C) Is there a better way to check if a character is available in the specified encoding?
– JP
Stuff the character into an NSString and the call -canBeConvertedToEncoding: on it. – Bo
Yeah, but thats not very efficent when you have to do that upto 4000 times.
– JP
I doubt that will be a problem; I benchmarked checking all 65536 possible values of the unichar type and it took under half a second on my computer. Checking a ‘mere’ 4000 values took 1/20 of a second. I’ve included the whole main function below so you can try it out on yours (just create a Foundation Tool project and paste it into main.m, replacing the default main function) – Bo
int main (int argc, const char * argv[]) { NSAutoreleasePool * pool = [[NSAutoreleasePool alloc] init]; unichar c; NSString* charString; NSMutableString* validString = [[NSMutableString alloc] init]; NSMutableString* invalidString = [[NSMutableString alloc] init]; NSDate* startDate = [NSDate date]; for (c = 0; c < 65535; c++) { charString = [[NSString alloc] initWithCharacters:&c length:1]; BOOL valid = [charString canBeConvertedToEncoding:NSMacOSRomanStringEncoding]; if (valid) { [validString appendString:charString]; } else { [invalidString appendString:charString]; } [charString release]; } NSDate* stopDate = [NSDate date]; NSTimeInterval interval = [stopDate timeIntervalSinceDate:startDate]; NSLog(@”stop Date: %@\ntime to execute: %f secs”, stopDate, interval); NSLog(@”number of valid chars: %d\nnumber of invalid chars: %d”, [validString length], [invalidString length]); [pool release]; return 0; }
I tested both versions and:
A) COCOA_WAY
*time to execute: 0.166083 secs *number of valid chars: 257 *number of invalid chars: 65278
B) !COCOA_WAY
*time to execute: 0.021796 secs *number of valid chars: 257 *number of invalid chars: 65278
Conclusion: Cocoa version is about 8 times slower, BUT 0.166 sec isn’t very bad!!! – JP
#import <Foundation/Foundation.h> #include <CoreFoundation/CoreFoundation.h>
#define COCOA_WAY
int main (int argc, const char * argv[]) { NSAutoreleasePool * pool = [[NSAutoreleasePool alloc] init]; unichar c; UInt32 valid = 0, invalid = 0; NSDate* startDate = [NSDate date];
for (c = 0; c < 65535; c++)
{
#ifdef COCOA_WAY
NSString *charString = [[NSString alloc] initWithCharacters:&c length:1];
BOOL isValidChar = [charString canBeConvertedToEncoding:NSMacOSRomanStringEncoding];
if(isValidChar) valid++;
else invalid++;
[charString release];
#else
UInt32 ucl, ubl;
BOOL isNotValidChar = CFStringEncodingUnicodeToBytes(kCFStringEncodingMacRoman, (1 << 6), &c, 1, &ucl, NULL, 0, &ubl);
if(isNotValidChar) invalid++;
else valid++;
#endif
}
NSDate* stopDate = [NSDate date];
NSTimeInterval interval = [stopDate timeIntervalSinceDate:startDate];
NSLog(@"stop Date: %@\ntime to execute: %f secs", stopDate, interval);
NSLog(@"number of valid chars: %d\nnumber of invalid chars: %d", valid, invalid);
[pool release];
return 0; }
Man.
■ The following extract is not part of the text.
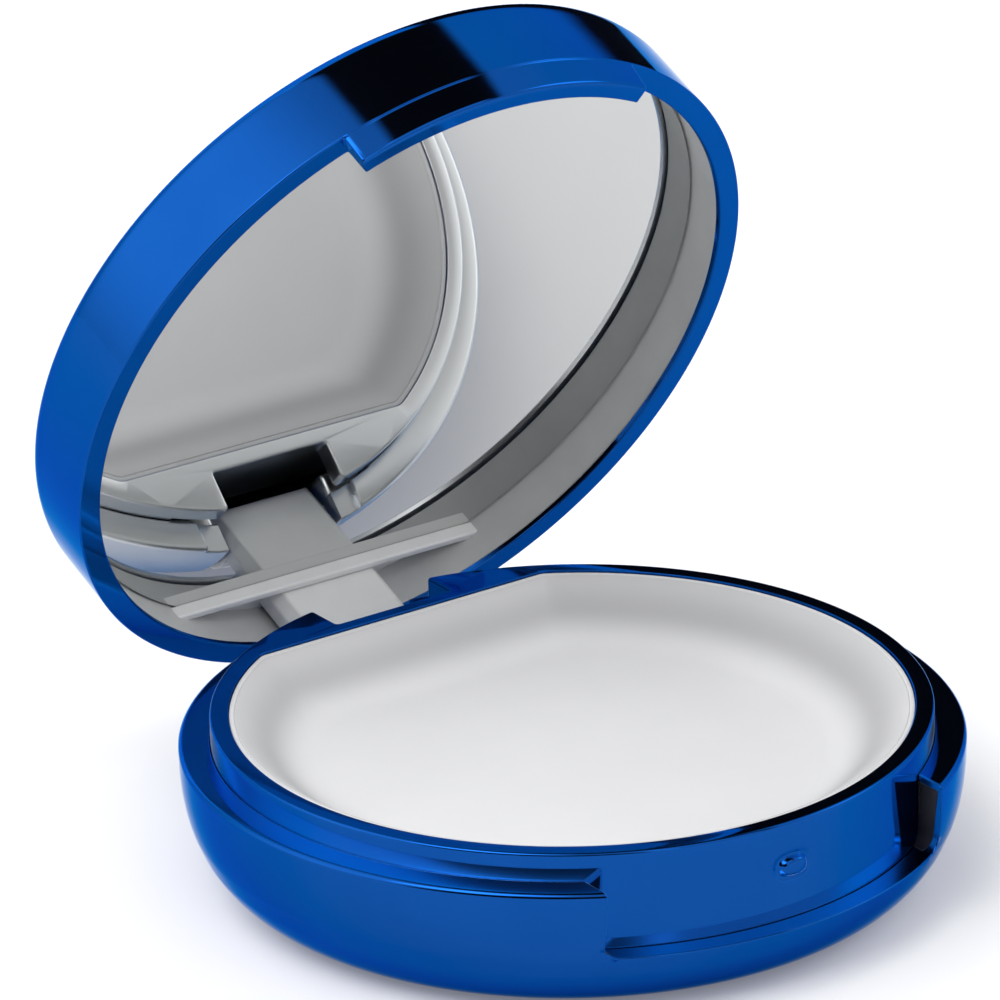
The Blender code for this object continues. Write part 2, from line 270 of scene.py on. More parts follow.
def rounding(edge, start, end, steps):
    """Steps along a rounded edge as (how far in, how far down from the top), angles from its wall."""
    angles = [math.radians(a) for a in spread(start, end, steps)]
    return [(edge * (1 - math.cos(a)), edge * (1 - math.sin(a))) for a in angles]


def level(outline, z):
    """An outline's points at one height."""
    return [(x, y, z) for x, y in outline]


def on_circle(radius, angle, z):
    """A point on a circle, at an angle from -Y."""
    return (radius * math.sin(angle), -radius * math.cos(angle), z)


def pairs(points):
    """Each item with the next one."""
    return list(zip(points, points[1:]))


def ring_of(bm, points):
    """New vertices at points."""
    return [bm.verts.new(p) for p in points]


def skin(bm, first, second, closed=True):
    """Quads between two rings of as many vertices."""
    count = len(first)
    for i in range(count if closed else count - 1):
        j = (i + 1) % count
        corners = list(dict.fromkeys((first[i], first[j], second[j], second[i])))
        if len(corners) > 2:
            bm.faces.new(corners)


def skins(bm, rings):
    """Quads from each ring to the next."""
    for one, two in pairs(rings):
        skin(bm, one, two)


def loft(bm, loops, capped=True):
    """Rings of 3-D points joined one to the next, closed at both ends if capped. Returns the vertices."""
    rings = [ring_of(bm, loop) for loop in loops]
    skins(bm, rings)
    if capped:
        bm.faces.new(rings[0])
        bm.faces.new(rings[-1])
    return rings


def turned(bm, profile, turn):
    """Rings of a profile of (radius, height) points at angles from -Y. A point on the axis is one vertex."""
    rings = []
    for radius, height in profile:
        if radius == 0:
            rings.append([bm.verts.new((0, 0, height))] * len(turn))
        else:
            rings.append(ring_of(bm, [on_circle(radius, a, height) for a in turn]))
    return rings


def d_outline(shape, inset=0, steps=220, corner_steps=8):
    """A circle cut off by a chord at +Y, its corners rounded, as (radius, chord, corner), moved inwards."""
    radius, chord, corner = (value - inset for value in shape)
    x = math.sqrt((radius - corner) ** 2 - (chord - corner) ** 2)
    tangent = math.degrees(math.atan2(chord - corner, x))
    return (arc((0, 0), radius, -180 - tangent, tangent, steps)
            + arc((x, chord - corner), corner, tangent, 90, corner_steps)[1:]
            + arc((-x, chord - corner), corner, 90, 180 - tangent, corner_steps)[:-1])


def fill_between(bm, *rings):
    """A flat face bounded by rings, the first of them the outer one."""
    edges = []
    for ring in rings:
        for one, two in zip(ring, ring[1:] + ring[:1]):
            edges.append(bm.edges.get((one, two)) or bm.edges.new((one, two)))
    bmesh.ops.triangle_fill(bm, use_beauty=True, use_dissolve=False, edges=edges)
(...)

I do love my Tibook but it’s sure not the fastest boat in the pond. The other way to do this would be to create a buffer with all the characters in the encoding, make an NSString from it, create an NSCharacterSet using the +characterSetWithCharactersInString: method and then just testing for membership in the character set. Obviously, this would only be easy for fixed-length encodings like ASCII, ISO Latin-1 and Mac Roman, but it would probably be significantly faster. – Bo
Well, maybe, but the following is working fine. THX!: – JP
static inline bool IsUniCharAvailable(NSStringEncoding encoding, UniChar ch) { NSString *charString = [[NSString allocWithZone:NULL] initWithCharacters:&ch length:1]; BOOL isValid = [charString canBeConvertedToEncoding:encoding]; [charString release]; return isValid; }